2À un moment où les bases de l’université pour toutes et tous vacillent chaque jour un peu plus, on peut espérer que l’archéologie de demain ne souffrira pas de hiatus dans les recrutements de nos jeunes collègues passionnés ! Dans ce combat pour la pérennité d’une belle discipline, les aînés que nous sommes ne doivent pas faire preuve, eux aussi, d’absence ! Soutenir ces bonnes volontés est bien la moindre des choses.
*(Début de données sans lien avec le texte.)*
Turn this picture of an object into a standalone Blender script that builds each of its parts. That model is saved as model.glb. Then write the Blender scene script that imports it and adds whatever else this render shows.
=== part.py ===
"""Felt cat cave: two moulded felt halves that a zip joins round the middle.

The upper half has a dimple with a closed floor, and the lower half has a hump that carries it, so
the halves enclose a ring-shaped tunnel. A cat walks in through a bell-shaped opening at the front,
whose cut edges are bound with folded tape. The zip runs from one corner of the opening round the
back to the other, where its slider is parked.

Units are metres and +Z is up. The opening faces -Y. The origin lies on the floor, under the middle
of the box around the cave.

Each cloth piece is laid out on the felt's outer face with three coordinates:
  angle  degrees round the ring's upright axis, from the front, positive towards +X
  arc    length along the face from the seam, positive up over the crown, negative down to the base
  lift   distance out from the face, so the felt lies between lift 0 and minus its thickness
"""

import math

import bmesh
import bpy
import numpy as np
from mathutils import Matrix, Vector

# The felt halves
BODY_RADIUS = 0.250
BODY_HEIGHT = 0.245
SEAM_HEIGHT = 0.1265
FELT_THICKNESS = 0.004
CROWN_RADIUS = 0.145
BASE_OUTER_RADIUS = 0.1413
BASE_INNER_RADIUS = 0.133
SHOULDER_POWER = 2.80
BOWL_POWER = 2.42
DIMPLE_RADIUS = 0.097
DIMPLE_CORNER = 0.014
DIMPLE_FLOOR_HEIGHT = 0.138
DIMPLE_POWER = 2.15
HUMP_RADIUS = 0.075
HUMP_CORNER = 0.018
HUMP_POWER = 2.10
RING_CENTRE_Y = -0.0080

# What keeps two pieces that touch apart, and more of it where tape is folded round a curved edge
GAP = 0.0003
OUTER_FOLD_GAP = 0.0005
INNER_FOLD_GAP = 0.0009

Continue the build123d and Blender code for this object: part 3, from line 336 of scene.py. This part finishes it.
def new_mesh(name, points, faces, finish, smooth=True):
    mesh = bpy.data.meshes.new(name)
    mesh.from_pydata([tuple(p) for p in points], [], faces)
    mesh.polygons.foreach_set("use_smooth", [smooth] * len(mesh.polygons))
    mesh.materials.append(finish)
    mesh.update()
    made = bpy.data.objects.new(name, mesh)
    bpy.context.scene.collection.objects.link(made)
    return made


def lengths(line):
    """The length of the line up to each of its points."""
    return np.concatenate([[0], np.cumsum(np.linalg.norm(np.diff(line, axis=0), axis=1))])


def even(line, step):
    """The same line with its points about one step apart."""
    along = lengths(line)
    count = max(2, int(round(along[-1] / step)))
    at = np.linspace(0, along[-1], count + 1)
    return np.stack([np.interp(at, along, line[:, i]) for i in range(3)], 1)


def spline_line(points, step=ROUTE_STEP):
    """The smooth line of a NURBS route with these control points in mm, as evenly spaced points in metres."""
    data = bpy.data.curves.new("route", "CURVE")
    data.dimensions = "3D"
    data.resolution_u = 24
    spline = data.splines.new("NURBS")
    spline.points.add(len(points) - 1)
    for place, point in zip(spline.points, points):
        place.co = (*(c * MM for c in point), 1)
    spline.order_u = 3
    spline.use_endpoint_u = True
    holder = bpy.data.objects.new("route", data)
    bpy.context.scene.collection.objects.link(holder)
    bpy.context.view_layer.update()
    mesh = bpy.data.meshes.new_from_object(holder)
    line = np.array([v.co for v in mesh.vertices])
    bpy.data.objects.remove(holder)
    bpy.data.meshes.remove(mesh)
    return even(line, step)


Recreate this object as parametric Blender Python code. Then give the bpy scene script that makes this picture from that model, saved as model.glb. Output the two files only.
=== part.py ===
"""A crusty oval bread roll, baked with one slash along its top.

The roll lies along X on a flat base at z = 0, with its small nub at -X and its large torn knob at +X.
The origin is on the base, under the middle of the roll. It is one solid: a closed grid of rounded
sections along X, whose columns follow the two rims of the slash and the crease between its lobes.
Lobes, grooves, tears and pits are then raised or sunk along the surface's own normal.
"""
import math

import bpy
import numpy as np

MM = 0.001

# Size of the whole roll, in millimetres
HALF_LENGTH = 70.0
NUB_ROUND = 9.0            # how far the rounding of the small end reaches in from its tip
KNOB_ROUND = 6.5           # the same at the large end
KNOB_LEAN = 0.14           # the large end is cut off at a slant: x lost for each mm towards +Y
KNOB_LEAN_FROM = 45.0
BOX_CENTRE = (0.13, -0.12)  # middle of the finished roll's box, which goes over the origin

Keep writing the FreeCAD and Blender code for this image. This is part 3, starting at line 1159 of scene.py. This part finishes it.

3La présence d’un public large et diversifié lors de cette 12e journée doctorale fut donc la démonstration de l’intérêt de la démarche et de l’intérêt porté à des notions qui brillent, peut-être un peu trop, par leur absence dans nos enquêtes. Pourtant A. Leroi-Gourhan parlait il y a près de cinquante ans de « témoins négatifs » pour décrire des vides perceptibles dans la répartition au sol des habitats magdaléniens de Pincevent. Une bonne façon de donner de la consistance à quelque chose qui n’existait plus, c’était justement de le nommer !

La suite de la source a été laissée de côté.